The maternal grandfather of Sebastian Coe, a double Olympic gold medallist, was Indian. The middle distance runner was elected in 1992 from Falmouth and Camborne as a Conservative, before losing in 1997. He is now a life peer. Lord Coe spearheaded London’s bid to host the 2012 Olympic Games and realised this dream, before doing a splendid job as chairman of the organising committee of the Olympiad. He is presently president of the International Amateur Athletics Federation.
Others of Indian descent who featured in the outgoing House and may figure again are Shailesh Vara (Conservative, North West Cambridgeshire), Virendra Sharma (Labour, Ealing Southall), Lisa Nandy — whose father was Indian — (Labour, Wigan), Priti Patel — now dizzyingly Home Secretary — (Conservative, Witham), Alok Sharma — secretary of state for international development — (Conservative, Reading West), Valerie Vaz — shadow leader of the Commons and sister of Keith — (Labour, Walsall South), Seema Malhotra (Labour, Feltham and Heston), Rishi Sunak — chief secretary to the treasury, which often entitles sitting in cabinet — (Conservative, Richmond Yorkshire), Suella Braverman (Conservative, Fareham), Tanmanjit Singh Dhesi (Labour, Slough), the first turbaned Sikh in the House, and Preet Kaur Gill — the first Sikh woman to crack the glass ceiling — (Labour, Birmingham, Edgbaston).

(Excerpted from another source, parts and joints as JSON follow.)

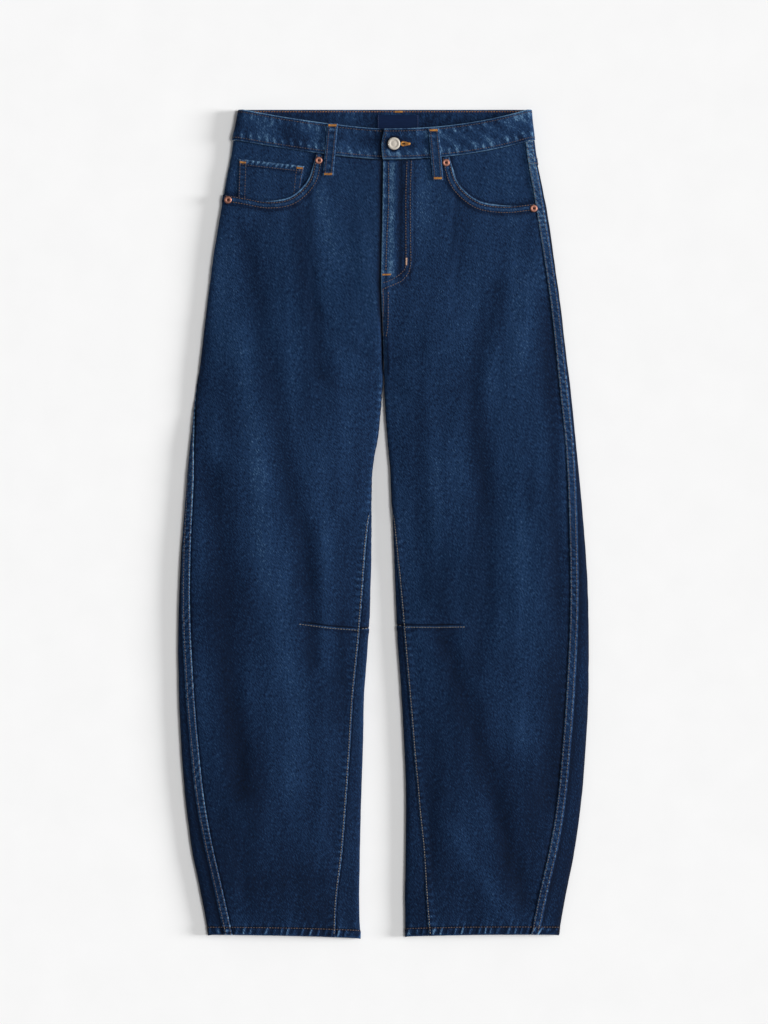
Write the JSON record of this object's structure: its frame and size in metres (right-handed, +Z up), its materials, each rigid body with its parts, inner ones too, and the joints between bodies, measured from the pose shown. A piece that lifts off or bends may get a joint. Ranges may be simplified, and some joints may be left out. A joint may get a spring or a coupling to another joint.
{
  "type": "barrel leg denim trousers, laid flat",
  "caption": "Dark indigo five-pocket denim trousers with a high waist and curved barrel legs, laid flat front side up.",
  "frame": {"origin": "on the surface that the garment lies on, under the middle of its outline", "axes": "+Y from the hems to the waist, +X to the wearer's left, +Z up out of the front"},
  "size_m": [0.5011, 1.0082, 0.0219],
  "materials": {
    "denim": "rinsed indigo twill with light wear at the seams",
    "thread": "copper brown topstitching",
    "bartack": "dense orange stitching",
    "label": "plain navy woven tape",
    "zip": "navy zip tape",
    "button": "matt silver",
    "rivet": "copper plated"
  },
  "bodies": {
    "root": {"front_right": "denim", "front_left": "denim", "back_right": "denim", "back_left": "denim", "back_yoke_right": "denim", "back_yoke_left": "denim", "back_pocket_right": "denim", "back_pocket_left": "denim", "pocket_facing_right": "denim", "pocket_facing_left": "denim", "coin_pocket": "denim", "fly_facing": "denim", "waistband": "denim", "belt_loop_front_right": "denim", "belt_loop_front_left": "denim", "belt_loop_side_right": "denim", "belt_loop_side_left": "denim", "belt_loop_back": "denim", "zip": "zip", "label": "label", "button": "button", "rivet_right_inner": "rivet", "rivet_right_outer": "rivet", "rivet_left_inner": "rivet", "rivet_left_outer": "rivet"}
  },
  "joints": []
}
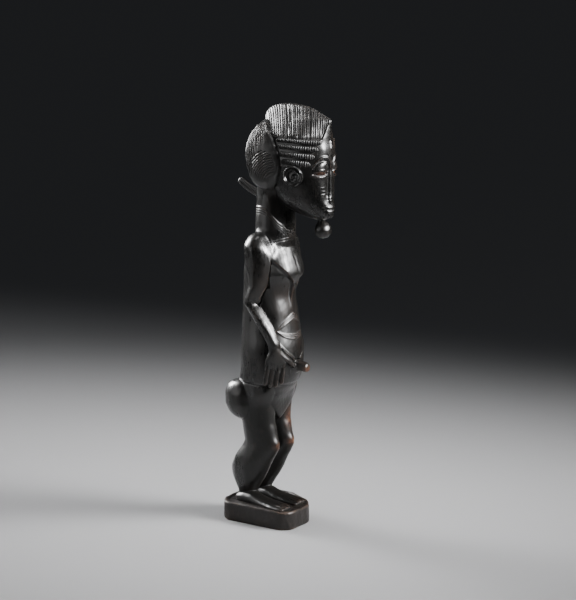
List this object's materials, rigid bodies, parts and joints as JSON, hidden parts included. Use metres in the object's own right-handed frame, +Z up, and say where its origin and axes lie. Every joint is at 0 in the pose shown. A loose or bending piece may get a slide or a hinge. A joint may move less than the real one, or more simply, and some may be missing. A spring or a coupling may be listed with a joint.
{
  "type": "carved standing figure",
  "caption": "Carved dark wood statuette of a standing bearded man with crested hair, bent knees and a hand on the belly, on a low plinth.",
  "frame": {"origin": "on the underside of the plinth, below the figure's neck and legs", "axes": "+Z up along the body, -Y the way the figure faces, -X its own right side"},
  "size_m": [0.0739, 0.1143, 0.4035],
  "materials": {
    "dark_patina": "near-black polished patina",
    "hair_patina": "near-black patina over fine grooves",
    "plinth_wood": "duller brown-black, worn at the edges",
    "worn_wood": "red-brown wood rubbed bare of patina"
  },
  "bodies": {
    "root": {"beard_bead": "dark_patina", "hair_crest": "hair_patina", "head": "dark_patina", "hips": "dark_patina", "left_ear": "dark_patina", "left_foot": "dark_patina", "left_forearm": "dark_patina", "left_hair_lobe": "hair_patina", "left_hand": "dark_patina", "left_lower_leg": "dark_patina", "left_thigh": "dark_patina", "left_tress_1": "hair_patina", "left_tress_2": "hair_patina", "left_tress_3": "hair_patina", "left_tress_4": "hair_patina", "left_upper_arm": "dark_patina", "loin_point": "dark_patina", "nape_braid": "hair_patina", "navel": "worn_wood", "neck": "dark_patina", "plinth": "plinth_wood", "right_ear": "dark_patina", "right_foot": "dark_patina", "right_forearm": "dark_patina", "right_hair_lobe": "hair_patina", "right_hand": "dark_patina", "right_lower_leg": "dark_patina", "right_thigh": "dark_patina", "right_tress_1": "hair_patina", "right_tress_2": "hair_patina", "right_tress_3": "hair_patina", "right_tress_4": "hair_patina", "right_upper_arm": "dark_patina", "torso": "dark_patina"}
  },
  "joints": []
}
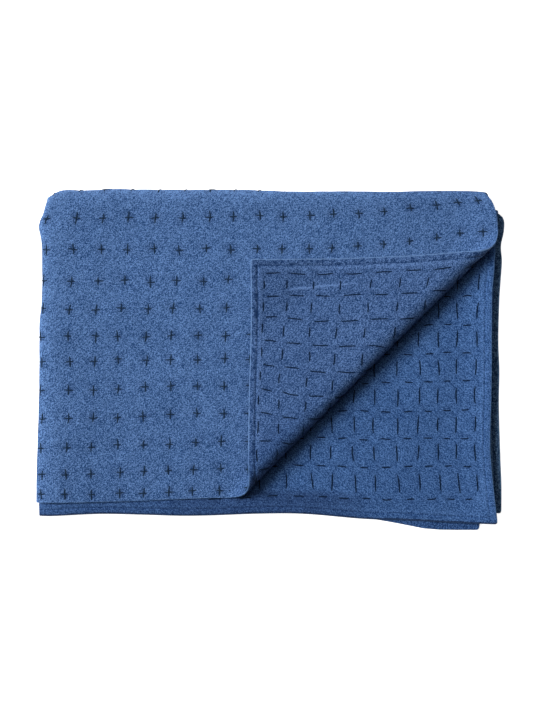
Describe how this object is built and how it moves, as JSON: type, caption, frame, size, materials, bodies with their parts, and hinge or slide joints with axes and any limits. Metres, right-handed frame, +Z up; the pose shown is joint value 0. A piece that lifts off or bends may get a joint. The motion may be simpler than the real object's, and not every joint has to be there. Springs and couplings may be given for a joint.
{
  "type": "folded quilt",
  "caption": "Hand-stitched throw quilt lying folded twice into four leaves, with one corner of the top leaf rolled back to show the reverse.",
  "frame": {"origin": "middle of the folded quilt's outline, on the surface it lies on", "axes": "+X along the folded quilt's long side, away from the fold; +Y towards the long crease; +Z up"},
  "size_m": [0.9044, 0.665, 0.0629],
  "materials": {
    "quilt_cloth": "matt indigo cotton with a soft, slightly uneven weave"
  },
  "bodies": {
    "root": {"quilt_cloth": "quilt_cloth"}
  },
  "joints": []
}
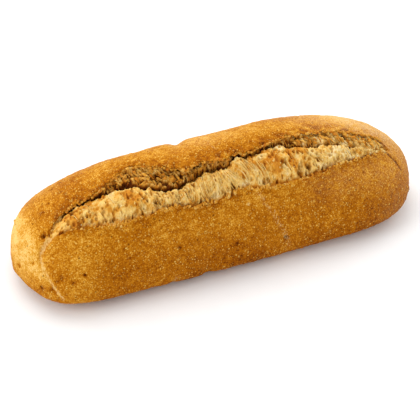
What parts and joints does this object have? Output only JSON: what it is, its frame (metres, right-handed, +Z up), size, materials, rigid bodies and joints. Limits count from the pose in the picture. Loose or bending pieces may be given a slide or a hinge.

The bottom line, though, is that Indian origin people have punched below their weight in terms of the contingent of MPs representing them. They are about 3.5 per cent of the population, but in the last Commons, occupied only around two per cent of seats. However, there is a prospect of the tally increasing in the next House.
Sajid Javid (Conservative, Bromsgrove), Chancellor of the Exchequer, once remarked that his father was an Indian (probably migrated from India to Pakistan after Partition), and his mother Pakistani. In the outgoing House of Commons, the Pakistani background MPs included Rosena Allin-Khan (Labour, Tooting), who replaced Sadiq Khan after he became the Mayor of London, Shabana Mahmood (Labour, Birmingham, Ladywood), Khalid Mahmood (Labour, Birmingham, Perry Barr), Yasmin Qureshi (Labour, Bolton South East), Rehman Chishti (Conservative, Gillingham and Rainham), Imran Hussain (Labour, Bradford East), Nusrat Ghani (Conservative, Wealden) Naseem Shah (Labour, Bradford West), Tasmina Ahmed-Sheikh (Scottish National Party, Ochil and South Perthshire), Afzal Khan (Labour, Manchester Gorton), Faizal Rashid (Labour, Warrington South) and Mohammad Yasin (Labour, Bedford).
The first British Pakistani to be elected to the Commons was Mohammad Sarwar from Glasgow Central in 1997. Now, the number of such MPs has drawn level with their British Indian counterparts. This indicates an intense and organised effort to integrate into the UK’s political system. Besides, these lawmakers are educated, relatively young and quite united in standing up for Pakistan’s cause in a matter like Kashmir.
By comparison, the British Indian progress — partly because of the community’s diversity — has been leisurely and uncoordinated; and absent or divided when it comes to voicing India’s vital constitutional interests.
Rushanara Ali (Labour, Bethnal Green and Bow) was the first person of Bangladeshi origin to enter the House in 2010. She was joined by two women — Rupa Huq (Labour, Ealing and Acton) and Tulip Siddiq — a grand-daughter of the founder of Bangladesh Sheikh Mujibur Rahman and a niece of the country’s incumbent PM Sheikh Hasina — (Labour, Hampstead and Kilburn).
Nirj Deva (Conservative, Brentford and Isleworth) was the first of Sri Lankan descent to make it to the Commons in 1992; but lost his seat thereafter. This, though, was compensated by the presence of Ranil Jayawardene (Conservative, North East Hampshire) and Thangam Debbonaire — a Sri Lankan Tamil — in the last parliament.
Therefore, as the British General Election campaign enters the final fortnight, the number of South Asian MPs in the Commons after December 12 could touch 35, with the Indian origin group striving to hit a figure of 15. They could, though, be pipped to the post by their Pakistani counterparts, who have been granted relatively safer seats by both Labour and the Conservatives, especially the former.
As a case in point, Saqib Bhatti, a British Pakistani, has been selected for Meriden in the West Midlands, where Caroline Spelman, the retiring lawmaker, secured 62 per cent of the votes in 2017, whereas Gagan Mohindra, a British Indian standing for the same party in South West Hertforshire, has to cope with a Remainer (in favour of remaining in EU) heavyweight like David Gauke, a former cabinet minister who fell out with Boris Johnson, now Prime Minister, on Brexit and is fighting as an Independent. And in Stockport, where Nav Mishra has been put up by Labour, the popular outgoing Member of Parliament Ann Coffey has urged voters to root for the Liberal Democrat candidate.